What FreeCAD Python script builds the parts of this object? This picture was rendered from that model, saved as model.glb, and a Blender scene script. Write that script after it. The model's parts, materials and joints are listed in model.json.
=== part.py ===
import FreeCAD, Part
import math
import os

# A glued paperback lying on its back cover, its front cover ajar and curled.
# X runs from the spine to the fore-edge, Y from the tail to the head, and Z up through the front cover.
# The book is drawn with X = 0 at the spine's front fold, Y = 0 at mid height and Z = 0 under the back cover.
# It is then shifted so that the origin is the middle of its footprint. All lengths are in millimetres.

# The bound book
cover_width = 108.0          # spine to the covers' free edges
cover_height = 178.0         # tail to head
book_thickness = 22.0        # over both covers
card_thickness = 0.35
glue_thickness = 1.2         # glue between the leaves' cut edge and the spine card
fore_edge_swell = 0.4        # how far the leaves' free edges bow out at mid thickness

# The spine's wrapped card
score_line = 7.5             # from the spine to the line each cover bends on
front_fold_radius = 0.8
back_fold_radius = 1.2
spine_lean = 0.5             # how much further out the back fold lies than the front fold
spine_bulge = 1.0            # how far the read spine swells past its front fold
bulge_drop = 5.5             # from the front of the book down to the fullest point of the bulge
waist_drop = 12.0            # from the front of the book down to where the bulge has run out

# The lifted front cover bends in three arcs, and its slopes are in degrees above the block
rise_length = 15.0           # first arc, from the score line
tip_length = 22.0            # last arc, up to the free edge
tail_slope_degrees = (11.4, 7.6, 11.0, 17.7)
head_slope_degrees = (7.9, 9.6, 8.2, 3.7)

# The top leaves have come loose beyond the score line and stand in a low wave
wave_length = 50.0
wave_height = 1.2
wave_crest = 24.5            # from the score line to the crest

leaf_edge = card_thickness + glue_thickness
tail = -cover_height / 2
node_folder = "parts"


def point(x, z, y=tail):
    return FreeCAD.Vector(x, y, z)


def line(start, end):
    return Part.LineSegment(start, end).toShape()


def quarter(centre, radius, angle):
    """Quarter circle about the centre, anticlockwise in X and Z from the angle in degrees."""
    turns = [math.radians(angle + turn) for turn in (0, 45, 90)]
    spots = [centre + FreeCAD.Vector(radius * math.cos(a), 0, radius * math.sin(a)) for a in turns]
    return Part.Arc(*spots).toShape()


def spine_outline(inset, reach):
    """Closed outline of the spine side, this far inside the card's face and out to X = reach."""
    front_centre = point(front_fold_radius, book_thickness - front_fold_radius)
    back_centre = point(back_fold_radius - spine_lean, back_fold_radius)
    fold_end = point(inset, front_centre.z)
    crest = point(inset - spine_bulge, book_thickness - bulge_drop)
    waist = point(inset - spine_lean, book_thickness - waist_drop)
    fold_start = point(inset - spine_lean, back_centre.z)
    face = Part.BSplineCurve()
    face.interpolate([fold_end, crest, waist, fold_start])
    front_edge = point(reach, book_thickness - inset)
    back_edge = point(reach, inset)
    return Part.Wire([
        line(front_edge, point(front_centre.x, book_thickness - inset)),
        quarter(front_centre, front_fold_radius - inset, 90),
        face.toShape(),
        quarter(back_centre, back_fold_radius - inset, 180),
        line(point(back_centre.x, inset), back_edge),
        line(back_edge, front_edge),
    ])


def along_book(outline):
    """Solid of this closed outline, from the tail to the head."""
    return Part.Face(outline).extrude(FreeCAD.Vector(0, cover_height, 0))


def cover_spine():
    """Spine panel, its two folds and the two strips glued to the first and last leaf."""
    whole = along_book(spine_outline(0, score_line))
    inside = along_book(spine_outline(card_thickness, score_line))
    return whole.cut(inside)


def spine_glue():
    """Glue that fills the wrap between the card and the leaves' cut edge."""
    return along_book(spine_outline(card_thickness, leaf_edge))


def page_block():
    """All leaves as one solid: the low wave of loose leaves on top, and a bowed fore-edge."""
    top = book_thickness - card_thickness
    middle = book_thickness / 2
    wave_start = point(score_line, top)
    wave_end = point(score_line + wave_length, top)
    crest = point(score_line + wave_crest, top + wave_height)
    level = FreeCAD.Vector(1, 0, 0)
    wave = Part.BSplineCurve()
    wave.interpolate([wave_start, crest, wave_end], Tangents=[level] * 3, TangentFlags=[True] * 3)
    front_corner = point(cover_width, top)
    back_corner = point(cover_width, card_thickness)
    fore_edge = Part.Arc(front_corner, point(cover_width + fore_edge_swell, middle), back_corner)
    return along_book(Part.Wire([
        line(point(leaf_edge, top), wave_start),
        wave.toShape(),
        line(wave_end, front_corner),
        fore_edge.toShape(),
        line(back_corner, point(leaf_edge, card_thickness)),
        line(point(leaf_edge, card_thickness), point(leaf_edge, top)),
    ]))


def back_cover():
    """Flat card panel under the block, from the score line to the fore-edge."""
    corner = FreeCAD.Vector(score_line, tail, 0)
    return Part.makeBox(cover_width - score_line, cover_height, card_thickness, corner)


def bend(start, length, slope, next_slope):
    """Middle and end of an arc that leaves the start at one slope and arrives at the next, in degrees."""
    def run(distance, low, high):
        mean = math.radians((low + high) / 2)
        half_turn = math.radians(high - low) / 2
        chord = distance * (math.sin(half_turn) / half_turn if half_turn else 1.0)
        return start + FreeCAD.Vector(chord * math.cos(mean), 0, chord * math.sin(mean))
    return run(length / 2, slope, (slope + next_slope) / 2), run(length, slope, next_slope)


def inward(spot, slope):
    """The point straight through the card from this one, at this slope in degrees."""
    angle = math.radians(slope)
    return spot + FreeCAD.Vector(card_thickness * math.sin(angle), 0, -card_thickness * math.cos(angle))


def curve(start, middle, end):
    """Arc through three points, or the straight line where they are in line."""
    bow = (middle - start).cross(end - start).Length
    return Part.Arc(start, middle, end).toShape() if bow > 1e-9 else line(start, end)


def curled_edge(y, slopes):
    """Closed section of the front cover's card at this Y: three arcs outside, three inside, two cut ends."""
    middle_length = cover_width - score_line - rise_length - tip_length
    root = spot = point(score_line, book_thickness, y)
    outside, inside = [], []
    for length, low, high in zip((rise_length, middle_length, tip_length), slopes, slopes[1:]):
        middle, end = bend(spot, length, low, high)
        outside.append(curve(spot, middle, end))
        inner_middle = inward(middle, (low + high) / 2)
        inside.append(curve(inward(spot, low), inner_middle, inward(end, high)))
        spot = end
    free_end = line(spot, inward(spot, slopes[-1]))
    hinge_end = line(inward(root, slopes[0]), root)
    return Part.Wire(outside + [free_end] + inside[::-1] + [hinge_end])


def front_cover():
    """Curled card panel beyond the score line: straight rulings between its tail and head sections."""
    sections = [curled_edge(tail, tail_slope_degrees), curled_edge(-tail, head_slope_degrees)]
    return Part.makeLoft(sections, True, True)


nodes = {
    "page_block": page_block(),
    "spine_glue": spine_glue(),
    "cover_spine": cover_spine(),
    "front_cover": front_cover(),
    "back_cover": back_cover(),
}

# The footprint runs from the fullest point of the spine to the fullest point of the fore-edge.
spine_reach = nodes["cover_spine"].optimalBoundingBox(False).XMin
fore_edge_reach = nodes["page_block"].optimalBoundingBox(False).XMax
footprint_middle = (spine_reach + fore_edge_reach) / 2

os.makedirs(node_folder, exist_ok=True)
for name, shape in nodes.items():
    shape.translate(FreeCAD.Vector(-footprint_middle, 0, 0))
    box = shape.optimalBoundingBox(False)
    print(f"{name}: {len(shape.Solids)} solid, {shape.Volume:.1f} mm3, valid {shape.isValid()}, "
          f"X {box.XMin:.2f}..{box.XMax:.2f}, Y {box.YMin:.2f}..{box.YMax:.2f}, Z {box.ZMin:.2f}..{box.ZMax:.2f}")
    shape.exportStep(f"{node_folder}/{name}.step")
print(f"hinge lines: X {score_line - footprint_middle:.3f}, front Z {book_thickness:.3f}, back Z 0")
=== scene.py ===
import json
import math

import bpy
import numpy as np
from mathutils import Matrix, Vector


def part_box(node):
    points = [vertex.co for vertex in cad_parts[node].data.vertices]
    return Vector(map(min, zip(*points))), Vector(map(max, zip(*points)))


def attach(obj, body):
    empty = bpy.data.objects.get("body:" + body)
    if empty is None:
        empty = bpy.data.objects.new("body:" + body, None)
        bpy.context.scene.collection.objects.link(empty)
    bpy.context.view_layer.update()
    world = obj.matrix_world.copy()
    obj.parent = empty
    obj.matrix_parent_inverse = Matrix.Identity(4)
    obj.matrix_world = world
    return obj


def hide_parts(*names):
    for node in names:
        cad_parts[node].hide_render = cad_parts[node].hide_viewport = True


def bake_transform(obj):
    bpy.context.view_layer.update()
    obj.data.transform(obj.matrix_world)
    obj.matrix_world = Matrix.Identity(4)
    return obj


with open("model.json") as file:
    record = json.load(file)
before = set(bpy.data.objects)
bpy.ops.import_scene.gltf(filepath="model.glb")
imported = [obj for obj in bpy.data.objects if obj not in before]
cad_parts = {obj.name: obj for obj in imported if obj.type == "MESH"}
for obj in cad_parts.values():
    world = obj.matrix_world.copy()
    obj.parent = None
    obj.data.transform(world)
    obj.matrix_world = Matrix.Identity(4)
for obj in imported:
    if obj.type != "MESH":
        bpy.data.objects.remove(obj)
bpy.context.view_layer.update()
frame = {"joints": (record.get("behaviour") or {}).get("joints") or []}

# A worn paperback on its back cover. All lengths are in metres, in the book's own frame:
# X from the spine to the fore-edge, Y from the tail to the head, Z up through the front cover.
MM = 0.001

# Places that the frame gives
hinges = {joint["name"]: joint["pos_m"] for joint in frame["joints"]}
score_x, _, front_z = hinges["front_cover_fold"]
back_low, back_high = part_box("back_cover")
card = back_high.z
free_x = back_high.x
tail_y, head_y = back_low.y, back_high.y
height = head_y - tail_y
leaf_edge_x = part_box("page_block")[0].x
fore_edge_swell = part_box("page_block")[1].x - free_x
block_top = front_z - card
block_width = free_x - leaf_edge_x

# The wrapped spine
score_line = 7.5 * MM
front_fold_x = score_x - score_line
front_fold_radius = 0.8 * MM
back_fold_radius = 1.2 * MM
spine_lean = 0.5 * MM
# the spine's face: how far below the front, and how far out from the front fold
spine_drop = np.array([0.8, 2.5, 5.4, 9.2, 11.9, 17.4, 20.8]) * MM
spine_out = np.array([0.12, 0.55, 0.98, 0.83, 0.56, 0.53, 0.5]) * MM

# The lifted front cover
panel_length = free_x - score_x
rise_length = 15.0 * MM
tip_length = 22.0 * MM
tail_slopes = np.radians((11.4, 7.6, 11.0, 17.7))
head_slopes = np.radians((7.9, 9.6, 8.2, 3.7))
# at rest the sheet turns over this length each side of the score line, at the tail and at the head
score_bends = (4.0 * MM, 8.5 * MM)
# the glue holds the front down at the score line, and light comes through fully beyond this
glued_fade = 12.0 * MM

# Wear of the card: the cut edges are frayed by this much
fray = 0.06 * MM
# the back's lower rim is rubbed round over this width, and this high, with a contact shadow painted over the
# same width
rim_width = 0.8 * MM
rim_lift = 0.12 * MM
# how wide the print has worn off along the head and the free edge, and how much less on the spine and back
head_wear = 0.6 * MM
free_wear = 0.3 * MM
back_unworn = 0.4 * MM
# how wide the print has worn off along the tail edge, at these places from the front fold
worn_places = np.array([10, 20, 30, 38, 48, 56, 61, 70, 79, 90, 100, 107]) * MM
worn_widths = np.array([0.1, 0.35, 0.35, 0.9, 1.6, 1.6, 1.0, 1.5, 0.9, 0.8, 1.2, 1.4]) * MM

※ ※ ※

--- Problem requirements ---
Repeat the span of lines that opens with the line holding "before = set(bpy.data.objects)" and closes with the line holding "block_width = free_x - leaf_edge_x", exactly as it stands.

--- Result for this task ---
before = set(bpy.data.objects)
bpy.ops.import_scene.gltf(filepath="model.glb")
imported = [obj for obj in bpy.data.objects if obj not in before]
cad_parts = {obj.name: obj for obj in imported if obj.type == "MESH"}
for obj in cad_parts.values():
    world = obj.matrix_world.copy()
    obj.parent = None
    obj.data.transform(world)
    obj.matrix_world = Matrix.Identity(4)
for obj in imported:
    if obj.type != "MESH":
        bpy.data.objects.remove(obj)
bpy.context.view_layer.update()
frame = {"joints": (record.get("behaviour") or {}).get("joints") or []}

# A worn paperback on its back cover. All lengths are in metres, in the book's own frame:
# X from the spine to the fore-edge, Y from the tail to the head, Z up through the front cover.
MM = 0.001

# Places that the frame gives
hinges = {joint["name"]: joint["pos_m"] for joint in frame["joints"]}
score_x, _, front_z = hinges["front_cover_fold"]
back_low, back_high = part_box("back_cover")
card = back_high.z
free_x = back_high.x
tail_y, head_y = back_low.y, back_high.y
height = head_y - tail_y
leaf_edge_x = part_box("page_block")[0].x
fore_edge_swell = part_box("page_block")[1].x - free_x
block_top = front_z - card
block_width = free_x - leaf_edge_x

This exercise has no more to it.